String Decryption Script #

The observed decryption routines were turned into the following code which adds labels and EOl comments at the right points in the code. It is a quick and dirty script, but it gets the job done.

import base64, re
from Crypto.Cipher import ARC4

from ghidra.program.model.symbol import SourceType

key = b"056139954853430408"
name = "str_decrypt" # originally FUN_00422f70

# Find the function calls to the "str_decrypt" routine
funcs = getGlobalFunctions(name)

for func in funcs:
	entryPoint = func.getEntryPoint()

    # iterate over the to-references
	references = getReferencesTo(entryPoint)
	for ref in references:
		lst = currentProgram().getListing()
		addr = ref.getFromAddress()
		instr = lst.getInstructionAt(addr).getPrevious()
		mov_instr = lst.getInstructionAt(addr).getNext().getNext()
        # get data MOV instruction address for renaming
		mov_data_addr = toAddr(str(mov_instr).split(",")[0].split(" ")[1].replace("[", "").replace("]",""))
        # get data address for EOL comments
		data_addr = toAddr(str(instr).split(" ")[1])
		data = lst.getDataAt(data_addr)
		mov_data = lst.getDataAt(mov_data_addr)
		val = data.getValue()

		try:
            # RC4 decrypt data
			b64dec = base64.b64decode(val)
			cipher = ARC4.new(key)
			dec =  cipher.decrypt(b64dec).decode("ascii")
			
            # clean string from special chars, Ghidra doesn't like them
			clean = re.sub('\W+','', dec)

            # set DAT_ label to the cleaned string
			mov_data.getPrimarySymbol().setName(clean, SourceType.USER_DEFINED)
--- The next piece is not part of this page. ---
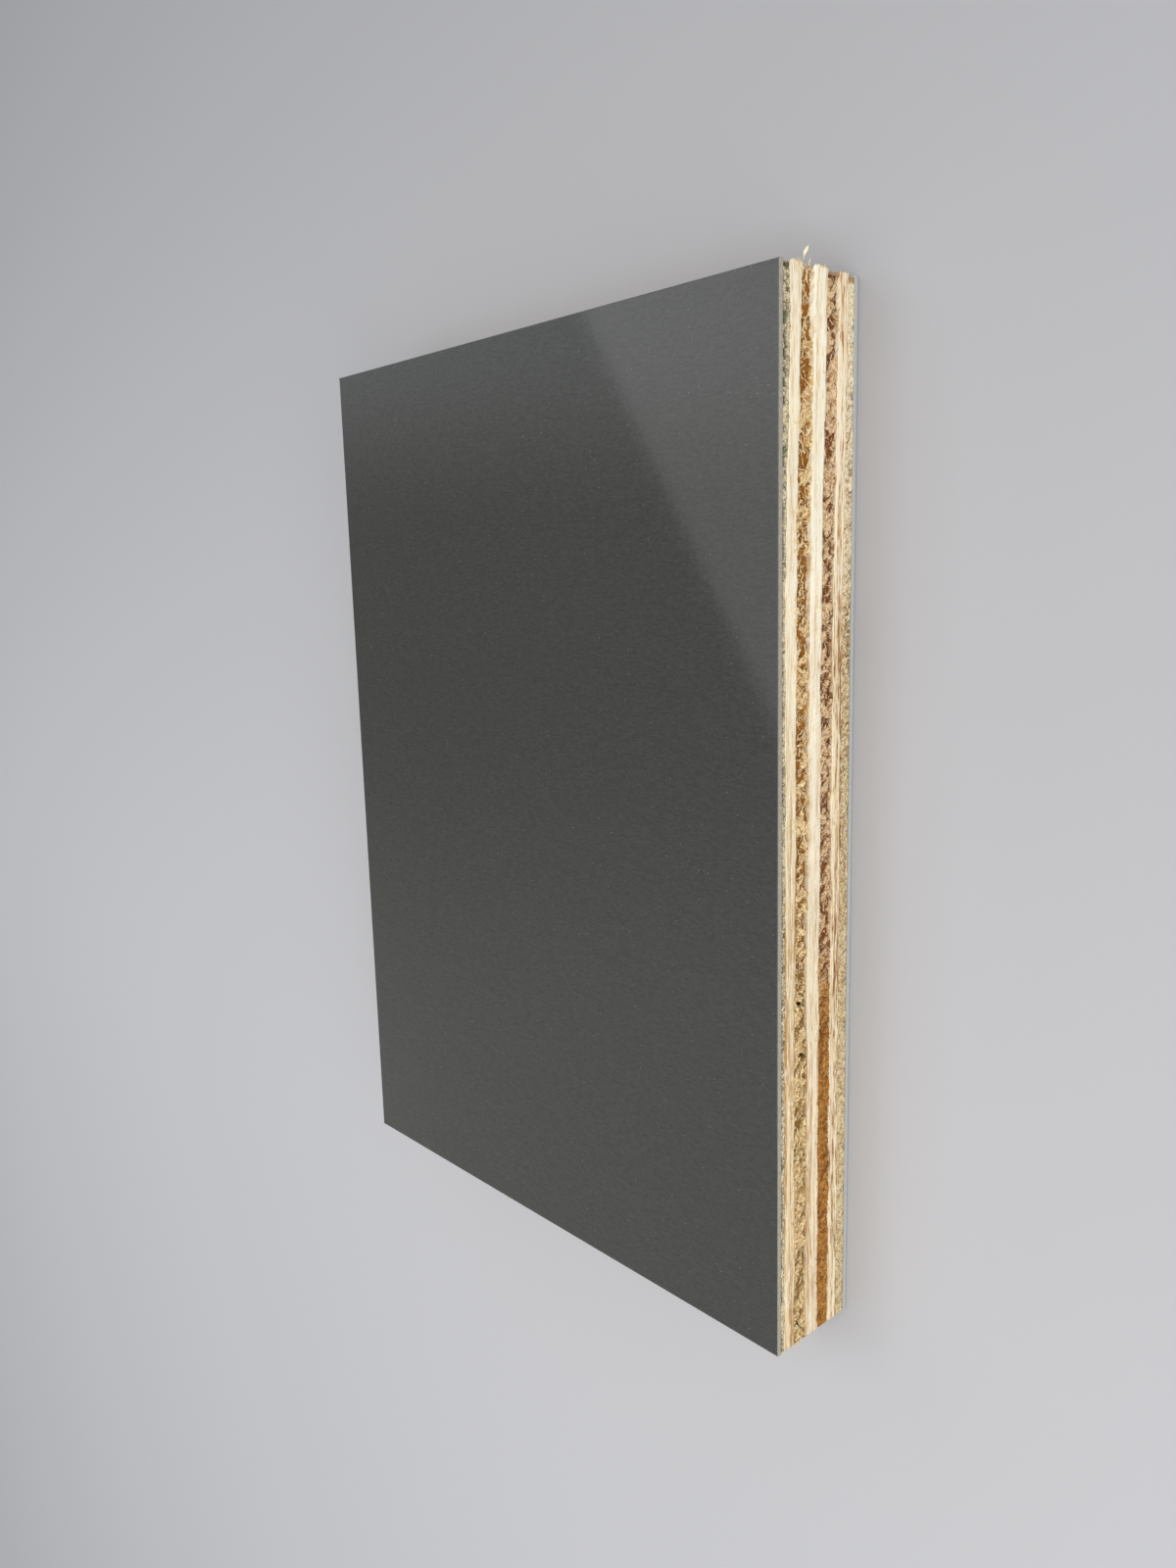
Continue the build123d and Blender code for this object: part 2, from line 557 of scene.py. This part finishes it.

            # add EOL comment with original, uncleaned string
			setEOLComment(addr, dec)
		except:
			pass

Conclusion #

This was a fun piece of malware to reverse. I had some trouble unpacking the sample at first because I felt that I was repeatedly dumping the same binary, but eventually I dumped out the right one. Reversing the actual unpacked sample luckily wasn’t that hard and it was a lot of fun to come up with a deobfuscation script for this stealer.